Сашка рассеянно скользнул взглядом по репортеру и неожиданно оставил его. До старого знакомого было несколько шагов, когда тот покинул свое место и направился в гущу народа. Великоречанин, однако, опередил его.

— Шестьдесят две тысячи восемьсот одиннадцатого вызывали? Так это я. Чего хотел? — Сашка подошел к нему вплотную. — Вот он я, — повторил Великоречанин и показал руку с татуировкой. — Читай!

Человек в гражданском виновато улыбнулся, помешкал несколько и скрылся в толпе.

В Чарочку Сашка вернулся только в конце ноября.

Мать выскочила к нему навстречу босая, простоволосая, обняла, уткнулась в грудь и заплакала.

— Господи! Хоть ты вернулся!

— Я ж писал, что вернусь, — сказал Сашка и огляделся, высматривая Марию. — А где Мария-то?

— Мария на ферме, — всхлипывала мать. — А вот Марейки-то нету теперь…

— Как — нету? — встревожился он. — Ты что, мать?

— Убежала Марейка, — снова заплакала мать. — Видно, не судьба мне, видно, грешница я великая, коли бог одного ребенка так и так отнял.

Сашка завел мать в избу, посадил на лавку и, не раздеваясь, сел рядом. Поджав босые, замерзшие на снегу ноги, мать вытерла передником опухшие глаза и, протяжно всхлипывая, начала рассказывать…

— Может, оно и лучше, — вздохнул Сашка, когда мать выговорилась и умолкла. — Марейке замуж пора. Только не ей бы уходить-то — мне. Из-за меня все пошло…

Наутро он пришел в сельсовет к Кулагину. Тот уже знал о его возвращении и встретил без удивления.

— Марейка ушла, Митя, — сказал Сашка. — Как же так?

— Жалко Марейку, — помолчав, выдавил Дмитрий.

— Если жалко, то хоть сказал бы Настасье Хромовой, чтоб отстала.

— Что я ей скажу?! Что я ей, вдове многодетной, скажу? Я судить ее правов не имею.
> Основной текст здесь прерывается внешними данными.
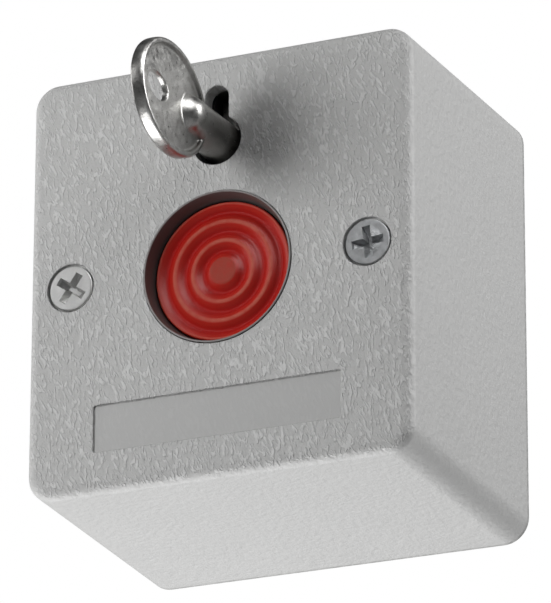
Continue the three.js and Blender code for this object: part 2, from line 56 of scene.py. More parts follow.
scene = bpy.context.scene
scene.view_settings.view_transform = "Standard"

lens = bpy.data.cameras.new("studio_lens")
lens.lens = 320.4
lens.sensor_width = 36
lens.clip_start = 0.05
lens.clip_end = 40
camera = bpy.data.objects.new("studio_camera", lens)
scene.collection.objects.link(camera)
camera.matrix_world = (
    Matrix.Rotation(radians(24.01), 4, "Z")
    @ Matrix.Rotation(radians(90 + 20.78), 4, "X")
    @ Matrix.Rotation(radians(0.2), 4, "Z")
    @ Matrix.Translation((-8.03 * mm, 7.365 * mm, 710 * mm))
)
scene.camera = camera

world = bpy.data.worlds.new("studio_white")
world.use_nodes = True
scene.world = world
sky = world.node_tree
backdrop = sky.nodes["Background"]
backdrop.inputs["Color"].default_value = (1, 1, 1, 1)
fill_light = sky.nodes.new("ShaderNodeBackground")
fill_light.inputs["Color"].default_value = (0.97, 0.98, 1, 1)
fill_light.inputs["Strength"].default_value = 0.05
seen = sky.nodes.new("ShaderNodeLightPath")
either = sky.nodes.new("ShaderNodeMixShader")
sky.links.new(seen.outputs["Is Camera Ray"], either.inputs["Fac"])
sky.links.new(fill_light.outputs[0], either.inputs[1])
sky.links.new(backdrop.outputs[0], either.inputs[2])
sky.links.new(either.outputs[0], sky.nodes["World Output"].inputs["Surface"])


def softbox(name, direction, distance, size, brightness, lights="everything"):
    """A soft square light that faces the box; brightness is how bright its cloth looks, where 1 is white. It may
    light only the colour of things, or show only in what is glossy, as a white card does."""
    light = bpy.data.lights.new(name, "AREA")
    light.shape = "SQUARE"
    light.size = size
    light.energy = brightness * pi * size * size
    lamp = bpy.data.objects.new(name, light)
    scene.collection.objects.link(lamp)
    away = Vector(direction).normalized()
    aim = Vector((0, -0.03, 0))
    lamp.matrix_world = Matrix.Translation(aim + away * distance) @ away.to_track_quat("Z", "Y").to_matrix().to_4x4()
    lamp.visible_glossy = lights != "colour"
    lamp.visible_diffuse = lights != "gloss"


softbox("light_left", (-0.50, -0.85, 0.08), 0.29, 0.14, 8.9, lights="colour")
softbox("light_far_left", (-0.96, -0.10, 0.20), 0.50, 0.30, 2.3)
softbox("light_right", (0.86, 0.30, 0.40), 0.60, 0.40, 6.0)
softbox("light_below", (-0.42, 0.30, -0.90), 0.45, 0.42, 4.5)
softbox("light_above", (0.20, -0.27, 0.94), 0.50, 0.32, 0.5)
softbox("light_high_right", (0.66, -0.36, 0.66), 0.50, 0.26, 1.8)
softbox("card_upper_left", (-0.57, -0.74, 0.34), 0.50, 0.24, 1.0, lights="gloss")
softbox("card_upper_right", (0.35, -0.62, 0.70), 0.50, 0.40, 3.2, lights="gloss")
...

— Ты же знаешь, Митя. Деготь-то на воротах — не мне позор, а Марейке. Она-то ни при чем. Я виноват.

— А кто ж еще? — Дмитрий ударил кулаком по столу. — Ты вот что: забирай-ка свою эту… и катись из Чарочки! Другого кузнеца найдем!

— Не уйду, — твердо сказал Сашка. — Теперь-то я уж никуда не уйду.

Из сельсовета он направился в кузню. Время было около восьми, но молотобойца Вани Валькова ни в кузнице, ни дома не оказалось. Он заявился только в десятом часу, когда Сашка в одиночку натягивал обод на тележное колесо. От Ивана пахло свинарником, огромные, растоптанные пимы были забрызганы навозом.